WHAT THE TASK REQUIRES >> Give again, word for word, each line from the top of the listing through the line that holds "wasm.setup();".

RECORDED INFORMATION >>

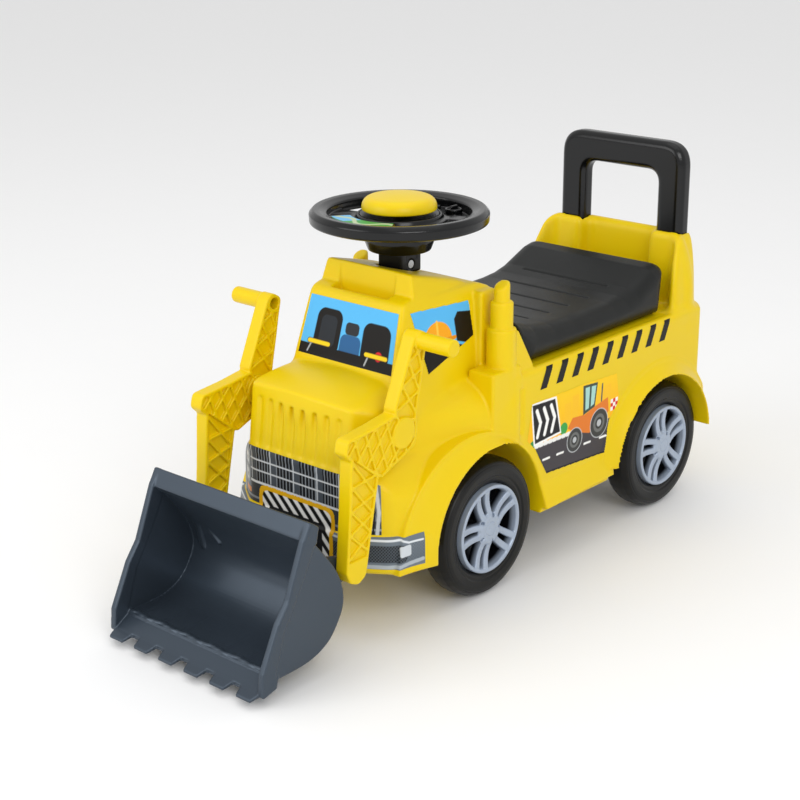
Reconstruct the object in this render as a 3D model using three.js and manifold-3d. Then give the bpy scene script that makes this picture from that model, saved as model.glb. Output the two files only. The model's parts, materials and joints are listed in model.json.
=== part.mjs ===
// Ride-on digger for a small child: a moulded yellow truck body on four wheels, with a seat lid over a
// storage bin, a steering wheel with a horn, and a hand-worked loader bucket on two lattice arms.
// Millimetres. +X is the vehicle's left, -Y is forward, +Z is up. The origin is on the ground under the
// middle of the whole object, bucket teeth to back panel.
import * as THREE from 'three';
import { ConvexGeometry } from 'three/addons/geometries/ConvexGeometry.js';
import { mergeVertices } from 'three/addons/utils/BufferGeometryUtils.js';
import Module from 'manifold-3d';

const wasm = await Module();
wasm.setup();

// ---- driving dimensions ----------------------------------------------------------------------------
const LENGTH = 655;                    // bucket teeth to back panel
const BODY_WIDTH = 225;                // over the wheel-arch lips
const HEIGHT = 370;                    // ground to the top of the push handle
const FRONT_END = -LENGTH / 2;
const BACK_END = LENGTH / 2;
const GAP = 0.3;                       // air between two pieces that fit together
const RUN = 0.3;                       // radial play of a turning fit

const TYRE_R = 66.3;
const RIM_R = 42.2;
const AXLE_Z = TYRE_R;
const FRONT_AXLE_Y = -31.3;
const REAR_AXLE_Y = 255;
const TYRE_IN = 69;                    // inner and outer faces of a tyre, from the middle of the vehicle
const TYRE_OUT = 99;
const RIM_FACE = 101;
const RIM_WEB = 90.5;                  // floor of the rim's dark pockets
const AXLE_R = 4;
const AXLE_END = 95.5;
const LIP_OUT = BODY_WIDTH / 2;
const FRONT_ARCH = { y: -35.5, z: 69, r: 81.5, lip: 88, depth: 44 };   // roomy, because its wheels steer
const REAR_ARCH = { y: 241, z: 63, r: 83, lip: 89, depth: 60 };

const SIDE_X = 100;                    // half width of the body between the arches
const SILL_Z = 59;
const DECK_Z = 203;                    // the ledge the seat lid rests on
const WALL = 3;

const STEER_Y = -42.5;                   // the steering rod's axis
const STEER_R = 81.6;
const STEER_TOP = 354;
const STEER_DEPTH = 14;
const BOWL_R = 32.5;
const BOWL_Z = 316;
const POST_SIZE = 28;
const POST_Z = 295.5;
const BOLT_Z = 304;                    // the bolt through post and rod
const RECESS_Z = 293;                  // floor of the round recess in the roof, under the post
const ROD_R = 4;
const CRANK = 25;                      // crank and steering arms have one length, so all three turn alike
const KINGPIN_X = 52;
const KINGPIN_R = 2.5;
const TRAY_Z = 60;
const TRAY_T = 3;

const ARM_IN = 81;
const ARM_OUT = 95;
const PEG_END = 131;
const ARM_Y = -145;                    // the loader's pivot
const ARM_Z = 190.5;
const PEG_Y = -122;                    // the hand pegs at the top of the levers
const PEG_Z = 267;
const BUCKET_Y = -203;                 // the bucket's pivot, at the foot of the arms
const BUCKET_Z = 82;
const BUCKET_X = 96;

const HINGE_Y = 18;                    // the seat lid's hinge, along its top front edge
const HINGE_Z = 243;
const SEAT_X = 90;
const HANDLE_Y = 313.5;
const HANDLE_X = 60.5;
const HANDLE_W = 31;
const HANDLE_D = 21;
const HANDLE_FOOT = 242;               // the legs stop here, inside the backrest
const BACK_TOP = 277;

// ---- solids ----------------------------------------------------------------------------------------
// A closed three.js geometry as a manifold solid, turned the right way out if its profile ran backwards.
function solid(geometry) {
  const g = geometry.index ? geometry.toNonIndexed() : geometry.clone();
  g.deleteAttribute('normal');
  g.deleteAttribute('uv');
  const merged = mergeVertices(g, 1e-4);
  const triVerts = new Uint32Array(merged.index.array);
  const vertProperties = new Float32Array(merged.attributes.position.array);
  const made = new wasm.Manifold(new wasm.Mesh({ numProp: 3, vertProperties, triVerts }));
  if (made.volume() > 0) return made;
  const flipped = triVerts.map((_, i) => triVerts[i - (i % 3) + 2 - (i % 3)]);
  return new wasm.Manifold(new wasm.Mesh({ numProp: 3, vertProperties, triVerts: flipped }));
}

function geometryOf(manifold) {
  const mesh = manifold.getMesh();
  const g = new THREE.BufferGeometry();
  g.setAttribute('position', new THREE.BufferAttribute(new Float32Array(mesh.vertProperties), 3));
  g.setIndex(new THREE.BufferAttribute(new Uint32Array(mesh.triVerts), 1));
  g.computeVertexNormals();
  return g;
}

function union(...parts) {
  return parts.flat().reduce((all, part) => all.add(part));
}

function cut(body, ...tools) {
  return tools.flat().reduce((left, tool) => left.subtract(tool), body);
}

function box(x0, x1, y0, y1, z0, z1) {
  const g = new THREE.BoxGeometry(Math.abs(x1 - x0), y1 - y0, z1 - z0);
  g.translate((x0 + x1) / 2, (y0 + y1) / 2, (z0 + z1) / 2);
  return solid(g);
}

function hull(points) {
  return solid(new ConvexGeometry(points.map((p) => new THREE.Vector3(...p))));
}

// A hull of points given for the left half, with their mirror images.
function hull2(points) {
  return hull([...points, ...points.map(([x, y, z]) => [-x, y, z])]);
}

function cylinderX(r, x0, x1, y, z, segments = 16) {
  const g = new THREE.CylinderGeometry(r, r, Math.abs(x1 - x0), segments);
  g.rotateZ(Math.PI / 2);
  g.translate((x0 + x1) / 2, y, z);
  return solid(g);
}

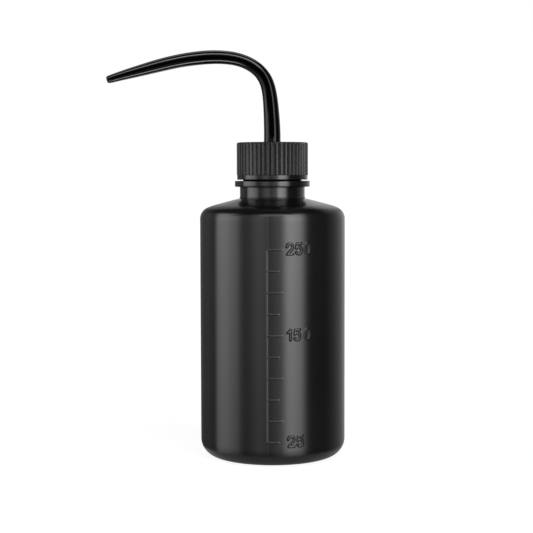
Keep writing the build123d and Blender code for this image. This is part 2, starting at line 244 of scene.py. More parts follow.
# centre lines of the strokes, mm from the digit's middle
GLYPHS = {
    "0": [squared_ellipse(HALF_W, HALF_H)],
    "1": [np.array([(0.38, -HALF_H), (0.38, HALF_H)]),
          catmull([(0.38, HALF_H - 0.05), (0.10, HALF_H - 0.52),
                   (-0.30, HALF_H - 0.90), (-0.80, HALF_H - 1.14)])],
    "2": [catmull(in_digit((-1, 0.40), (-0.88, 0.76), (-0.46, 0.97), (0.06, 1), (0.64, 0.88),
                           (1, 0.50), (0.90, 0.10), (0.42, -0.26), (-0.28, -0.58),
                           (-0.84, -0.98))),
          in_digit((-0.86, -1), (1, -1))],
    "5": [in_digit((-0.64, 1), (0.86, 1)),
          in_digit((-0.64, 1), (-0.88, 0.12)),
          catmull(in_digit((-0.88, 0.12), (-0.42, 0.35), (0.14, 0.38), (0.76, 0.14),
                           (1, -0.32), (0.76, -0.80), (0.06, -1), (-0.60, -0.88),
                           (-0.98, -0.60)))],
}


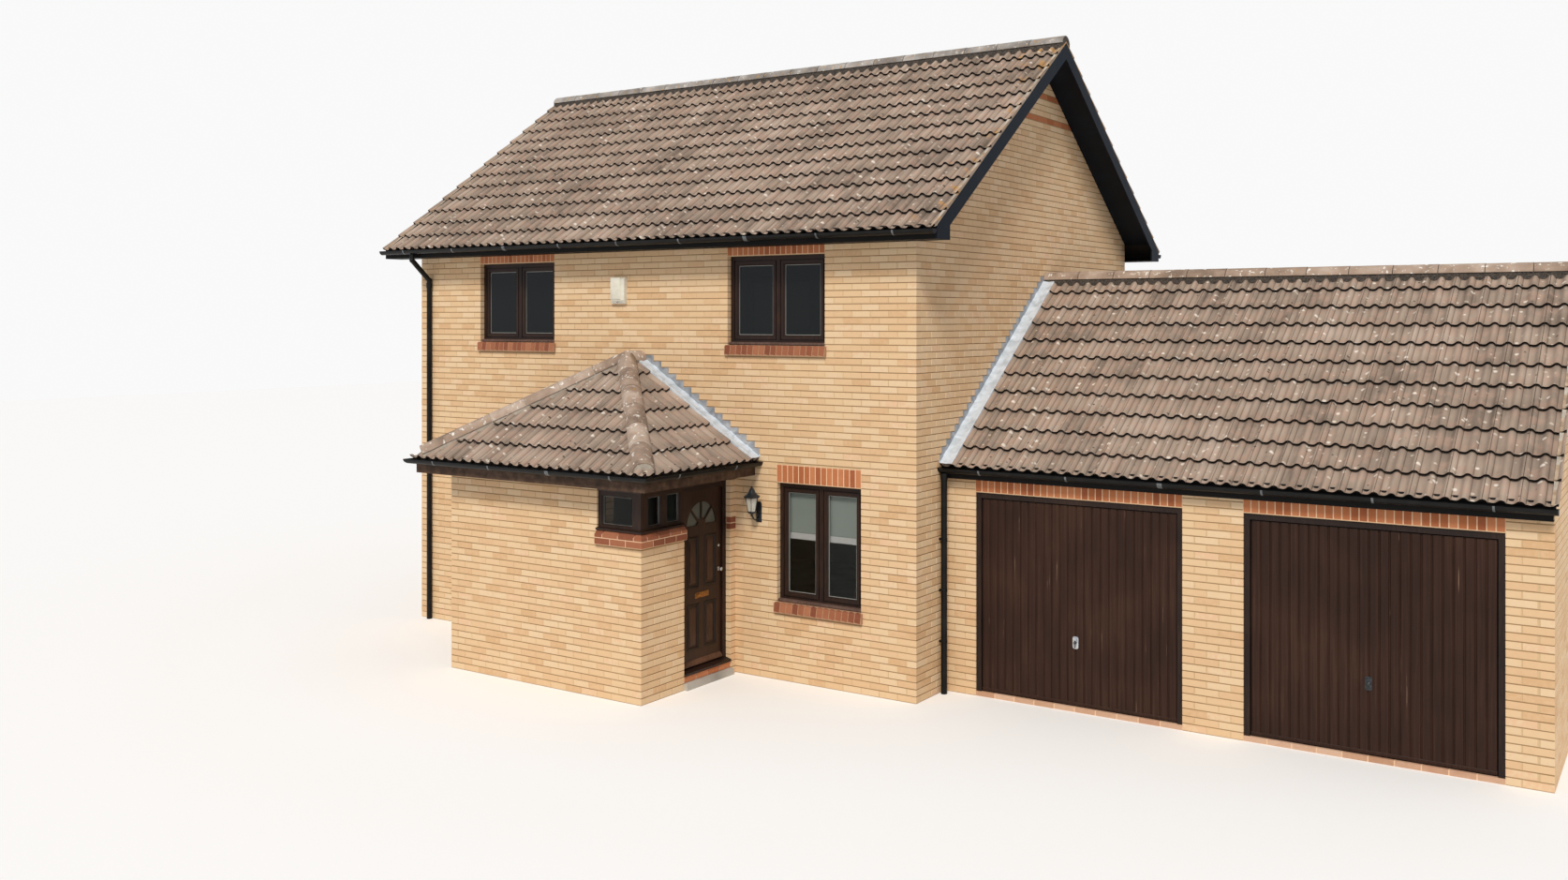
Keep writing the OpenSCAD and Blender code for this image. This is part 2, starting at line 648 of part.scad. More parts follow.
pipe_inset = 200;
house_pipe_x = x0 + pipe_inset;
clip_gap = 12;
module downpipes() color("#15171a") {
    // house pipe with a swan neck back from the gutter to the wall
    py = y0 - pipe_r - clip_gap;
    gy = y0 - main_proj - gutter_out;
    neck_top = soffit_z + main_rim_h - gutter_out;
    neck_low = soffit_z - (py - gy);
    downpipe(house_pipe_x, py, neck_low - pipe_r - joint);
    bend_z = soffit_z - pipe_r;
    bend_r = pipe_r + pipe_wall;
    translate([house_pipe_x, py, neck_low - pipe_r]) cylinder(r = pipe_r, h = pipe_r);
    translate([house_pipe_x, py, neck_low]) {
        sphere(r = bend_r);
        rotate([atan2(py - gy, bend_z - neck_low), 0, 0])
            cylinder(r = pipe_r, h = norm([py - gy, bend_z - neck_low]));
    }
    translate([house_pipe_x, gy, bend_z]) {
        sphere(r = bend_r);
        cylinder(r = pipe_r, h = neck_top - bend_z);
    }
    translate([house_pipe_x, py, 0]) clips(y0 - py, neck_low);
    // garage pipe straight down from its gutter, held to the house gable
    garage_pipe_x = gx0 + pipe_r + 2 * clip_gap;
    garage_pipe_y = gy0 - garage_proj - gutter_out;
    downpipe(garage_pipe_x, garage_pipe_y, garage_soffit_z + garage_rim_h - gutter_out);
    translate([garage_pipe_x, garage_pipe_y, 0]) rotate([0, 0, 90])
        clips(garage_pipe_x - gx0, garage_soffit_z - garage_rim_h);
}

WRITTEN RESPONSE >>
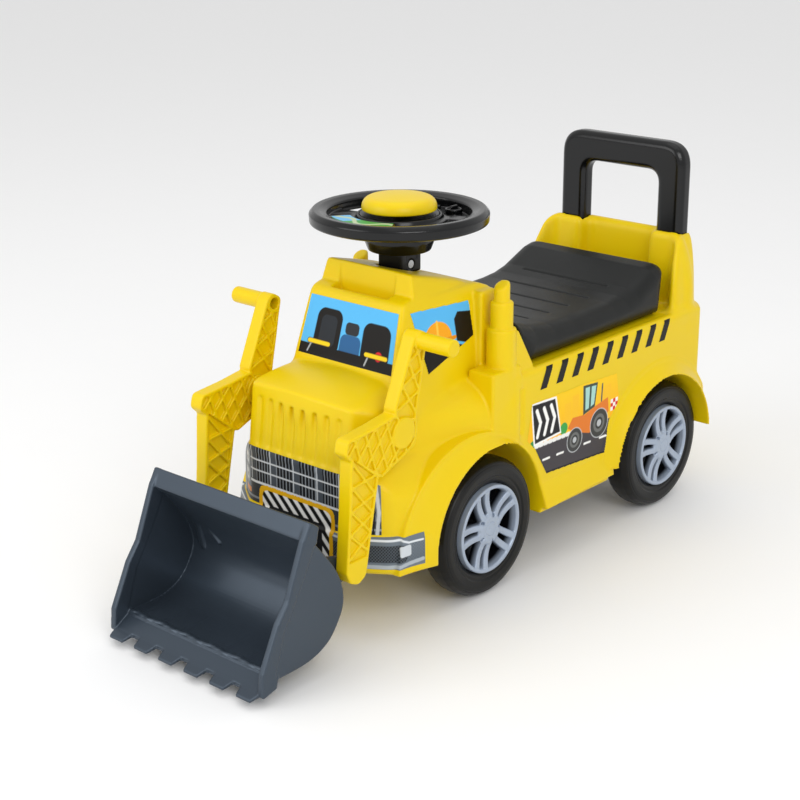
Reconstruct the object in this render as a 3D model using three.js and manifold-3d. Then give the bpy scene script that makes this picture from that model, saved as model.glb. Output the two files only. The model's parts, materials and joints are listed in model.json.
=== part.mjs ===
// Ride-on digger for a small child: a moulded yellow truck body on four wheels, with a seat lid over a
// storage bin, a steering wheel with a horn, and a hand-worked loader bucket on two lattice arms.
// Millimetres. +X is the vehicle's left, -Y is forward, +Z is up. The origin is on the ground under the
// middle of the whole object, bucket teeth to back panel.
import * as THREE from 'three';
import { ConvexGeometry } from 'three/addons/geometries/ConvexGeometry.js';
import { mergeVertices } from 'three/addons/utils/BufferGeometryUtils.js';
import Module from 'manifold-3d';

const wasm = await Module();
wasm.setup();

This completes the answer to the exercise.